Index:  Mystery  General Fiction

Tension and suspense seem so simple on first consideration. It's only in reflection that one might realize just how slippery our notions of these literary experiences can be. At the core all literature must employ them. But how they are used, how they are created and how they are maintained throughout a narrative becomes less and less clear the more one explores the best examples. Laura Lippman's 'And When She Was Good' is a great example of suspense at its best. But it is also a very low-key, realistic story about life in contemporary suburban America. That Lippman manages to get both in the same novel is as surprising as the events within the novel.

Lippman's premise is not necessarily promising. We meet Heloise in a coffee shop, reading about a suburban madam who has committed suicide. She swats down another customer who makes disparaging assumptions about the woman in the headline, for a reason. Heloise is herself a suburban madam. She's either successful, a smart businesswoman or a criminal mastermind — or both, depending on your perspective. When we turn the page, we meet her again in 1989 as Helen, whose unemployed father is cheating on her mother. Helen will become Heloise. We're instantly and totally engaged in Heloise / Helen's increasingly complicated life.

For all the familiarity of the situation, Lippman's precise prose and her clear conception of the character swiftly dispel any doubts as to quality. 'And When She Was Good' ratchets up the tension relentlessly within each timeline and between the two, mostly by carefully creating a cast of characters who have the textured feel of people we might actually know or meet. Lippman's realistic portraits of urban, suburban and exurban life feel like stories you might overhear in your own coffee shop — or tell yourself. Helen / Heloise is a superbly nuanced work of character, a sort of suburban Madam Bovary, willing to do anything to protect her child's so-far normal experience of growing up in an American suburb.

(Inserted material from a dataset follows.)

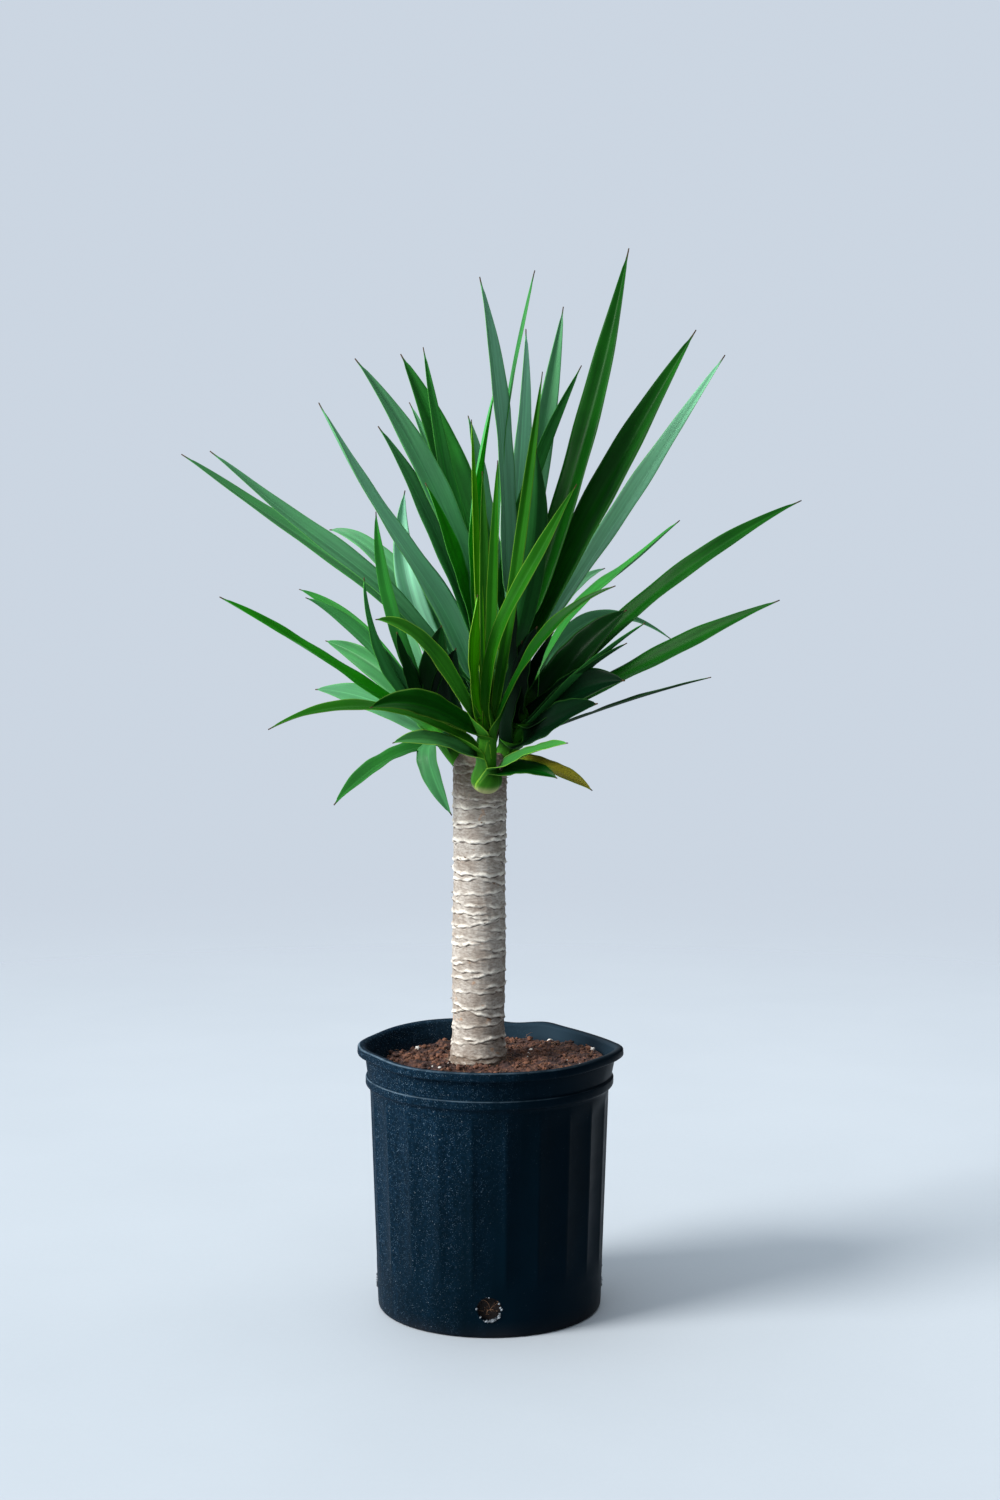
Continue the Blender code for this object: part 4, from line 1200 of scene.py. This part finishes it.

Lippman's transparent prose renders Heloise's every decision not just sympathetic, but reasonable, logical — the best choice in a real world that doesn't serve up a great deal to everyone.

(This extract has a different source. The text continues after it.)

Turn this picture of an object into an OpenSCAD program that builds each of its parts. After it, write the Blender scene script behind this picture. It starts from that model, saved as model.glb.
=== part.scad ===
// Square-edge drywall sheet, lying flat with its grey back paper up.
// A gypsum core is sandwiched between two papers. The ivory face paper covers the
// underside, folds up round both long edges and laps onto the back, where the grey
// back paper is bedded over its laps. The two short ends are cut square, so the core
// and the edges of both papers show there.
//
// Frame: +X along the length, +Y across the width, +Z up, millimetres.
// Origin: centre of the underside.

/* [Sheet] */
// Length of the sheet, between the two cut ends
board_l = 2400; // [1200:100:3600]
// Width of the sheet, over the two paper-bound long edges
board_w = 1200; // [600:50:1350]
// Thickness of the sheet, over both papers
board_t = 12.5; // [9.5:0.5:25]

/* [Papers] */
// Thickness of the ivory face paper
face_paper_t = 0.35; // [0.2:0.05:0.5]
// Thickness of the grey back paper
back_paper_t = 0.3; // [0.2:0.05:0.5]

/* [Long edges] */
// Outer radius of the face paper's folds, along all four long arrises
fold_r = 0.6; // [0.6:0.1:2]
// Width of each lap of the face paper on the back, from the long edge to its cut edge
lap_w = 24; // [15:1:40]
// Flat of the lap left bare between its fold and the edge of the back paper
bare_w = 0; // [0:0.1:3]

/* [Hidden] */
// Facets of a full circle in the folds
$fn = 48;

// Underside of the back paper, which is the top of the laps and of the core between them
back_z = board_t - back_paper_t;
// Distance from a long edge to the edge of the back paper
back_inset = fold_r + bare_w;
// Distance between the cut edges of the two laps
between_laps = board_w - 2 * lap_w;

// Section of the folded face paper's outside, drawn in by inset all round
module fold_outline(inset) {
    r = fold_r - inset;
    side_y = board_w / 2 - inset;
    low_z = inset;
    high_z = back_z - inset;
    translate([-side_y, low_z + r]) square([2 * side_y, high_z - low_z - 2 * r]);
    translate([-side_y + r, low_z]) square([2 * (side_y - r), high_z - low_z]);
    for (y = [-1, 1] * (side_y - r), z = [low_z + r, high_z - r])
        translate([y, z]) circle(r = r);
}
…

As Helen's past comes back to haunt Heloise's present, Lippman's plotting skills become increasingly apparent. This is a novel with an implied backdrop of sex and violence which mostly eschews both but in doing so keeps the focus on danger — but not physical peril as much as lifestyle peril. Heloise has a son, who does not, cannot know about his mother's secret occupation. How can she reinvent herself in this terrible economy and keep her comfortable suburban life? That Lippman can make us care, and care deeply about this is a rather incredible accomplishment.

Part of the fascination of what Lippman does is her ability to imagine the way that Heloise runs her business. For readers who enjoy the technical aspects of a crime novel, 'And When She Was Good' is a feast of fascinating creation. But Lippman does a lot more than work out the business plan for her suburban madam; she makes this a crucial plot detail, an economic tipping point. Heloise's business reflects her character, but when Heloise has finally created her business, she realizes that she could and should be much more than what she is. Her success leads her not to self-satisfaction, but to strive for both less and more. Lippman pulls off the duality of Helen's and Heloise's lives and their economic fates with an astonishing ease.

'And When She Was Good' offers readers a gallery of great characters, from Helen's father to the cop who helps keep Heloise out of harm's way. Audrey, Heloise's right-hand girl, is a particular delight. Lippman has a real feel for American suburban life and a knack for wringing suspense out of everyday events. The level of detail, the smart plotting and the nuanced observations about the people who surround us come together effortlessly. Lippman never judges, nor does she encourage her readers to judge. She simply gives us life as we might live it. Just as we go from one day to another, never stopping, Lippman keeps us going from one page to another, never stopping. It is, after all, suspense and tension that get us from one moment in this life to the next.